Medal, beer, food, more beer…the atmosphere continued to be fantastic long after I’d arrived and even left back for my hotel. We spend a good amount of time eating and drinking, exchanging stories with other racers. A few complained about their drafting penalties of course. Unfortunately, because of nap schedules, road closures and the weather my family wasn’t able to make it at the finish line. So I didn’t take long and quickly made it back to the hotel to be with them and share my excitement.
If I looked at the race, I’d PR my swim, my bike and my run individually. It’s no surprise that the resulting performance was phenomenal for me. My new training program seems to have worked wonders and the build up to the rain was strong. Of course, I have to give it to the cities of Zell-Am-See and Kaprun for putting together a fantastic race and for the Austrian public who displayed a huge energy, even under the cold rain.
I would be lying if I didn’t admit that I checked my ranking quickly in the very-super-long-shot of a Vegas Slot. I figured if I was in the top 30 it might be worth a shot to attend the award ceremony. It turns out of course that I wasn’t even close. With the very strong field and the German/Austrian uber bikers, 4:44 only gets you 62nd place…incredible. This goes to show you the quality of the field present at this race. A late summer race in a beautiful setting timed perfectly so that it would be one of the first race to qualify for the next year’s world championship. It was bound to attract some strong athletes…and it sure did.

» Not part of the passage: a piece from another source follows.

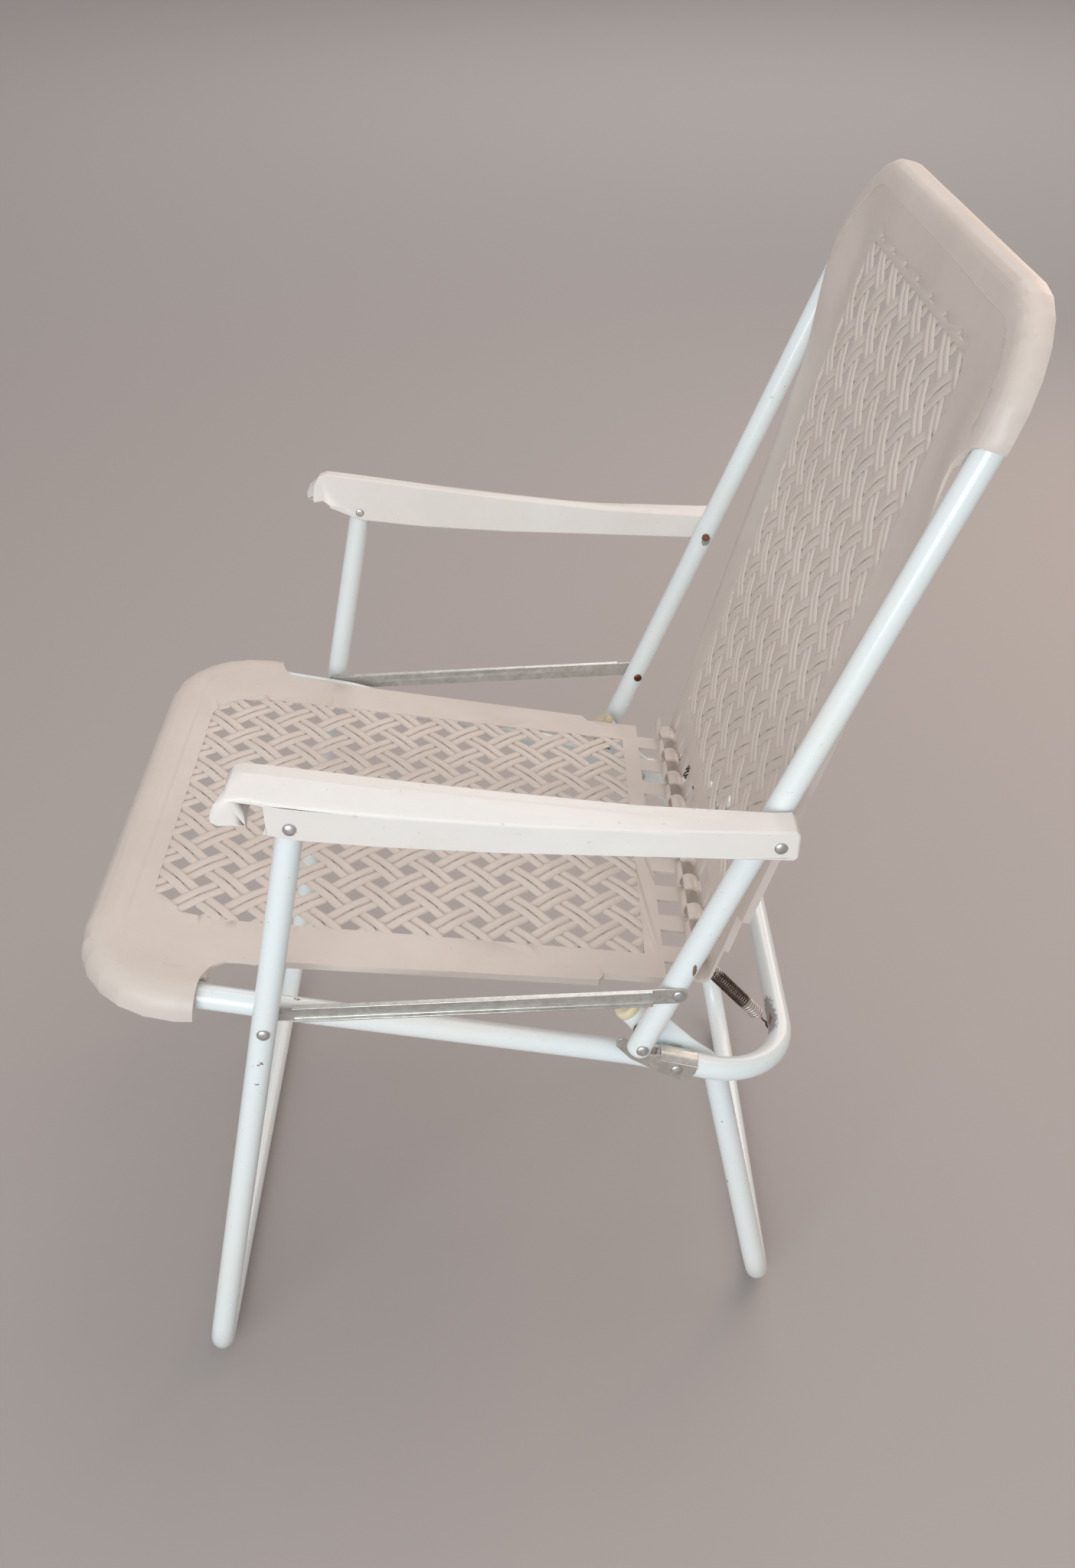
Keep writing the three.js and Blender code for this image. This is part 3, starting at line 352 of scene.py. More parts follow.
# Armrests: whiter plastic with rubbed streaks along their length
armLook = {"clean": (0.81, 0.79, 0.765), "wearAndHighlight": (0.74, 0.69, 0.65), "scratch": (0.48, 0.46, 0.44)}


def armPlastic(name):
    material, tree, shader, place = newFinish(name, Subsurface_Weight=0.04, Subsurface_Scale=0.003)
    film = useGroup(tree, "film", place, Patch=4.0, Speck=1600.0)
    stretched = put(tree, "ShaderNodeMapping", Vector=place, Scale=(0.12, 1.0, 1.0)).outputs[0]
    streaks = ramp(tree, noise(tree, stretched, 260.0, 5.0, 0.7), 0.55, 0.75)
    colour = blendColour(tree, film.outputs["Film"], armLook["clean"], armLook["wearAndHighlight"])
    colour = blendColour(tree, maths(tree, "MULTIPLY", streaks, 0.35), colour, armLook["wearAndHighlight"])
    colour = speckle(tree, film, 0.5, colour, armLook["scratch"])
    tree.links.new(colour, shader.inputs["Base Color"])
    tree.links.new(ramp(tree, streaks, 0.0, 1.0, 0.3, 0.5), shader.inputs["Roughness"])
    bumpTo(tree, shader, maths(tree, "MULTIPLY", film.outputs["Grain"], 0.2), 0.25, 0.0003)
    return material


# Galvanised sheet, worn rivets, rust and spring wire
metalLooks = {
    "galvanised": {
        "bright": (0.66, 0.65, 0.62), "dull": (0.50, 0.49, 0.455), "stain": (0.28, 0.19, 0.11),
        "metal": 0.85, "rough": (0.3, 0.45), "crystals": 240.0, "stains": (0.66, 0.82), "depth": 0.0001,
    },
    "rivetSteel": {
        "bright": (0.66, 0.66, 0.65), "dull": (0.42, 0.42, 0.42), "stain": (0.2, 0.14, 0.1),
        "metal": 0.9, "rough": (0.3, 0.45), "crystals": 500.0, "stains": (0.72, 0.88), "depth": 0.0002,
        "wearAndHighlight": (0.15, 0.06, 0.035),
    },
    "rustedSteel": {
        "bright": (0.22, 0.09, 0.045), "dull": (0.09, 0.035, 0.02), "stain": (0.33, 0.16, 0.07),
        "metal": 0.1, "rough": (0.75, 0.95), "crystals": 900.0, "stains": (0.5, 0.7), "depth": 0.0006,
    },
    # Spring wire: the light mark colour is bright steel painted round both ends of each spring, partly bare
    # wire and partly a painted highlight
    "springWire": {
        "bright": (0.13, 0.085, 0.07), "dull": (0.05, 0.03, 0.026), "stain": (0.26, 0.14, 0.1),
        "metal": 0.75, "rough": (0.25, 0.5), "crystals": 1200.0, "stains": (0.58, 0.72), "depth": 0.0002,
        "wearAndHighlight": (0.66, 0.6, 0.56),
    },
}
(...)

My wife and I visited Austria several times when we first started dating over 10 years ago. In fact, we were just starting to date when we last came to Kaprun in 2000 with a ski club. That day, several members of the Kaiserslautern Military Community sadly perished during the Kaprun Disaster. Only the clear blue skies saved some of us as we preferred to take the outside chair lifts or we surely would have been on that train. I had a special thought for all those victims throughout the race. The sun is what kept us from that train 12 years ago, it was fitting that the sky shed a few tears this year.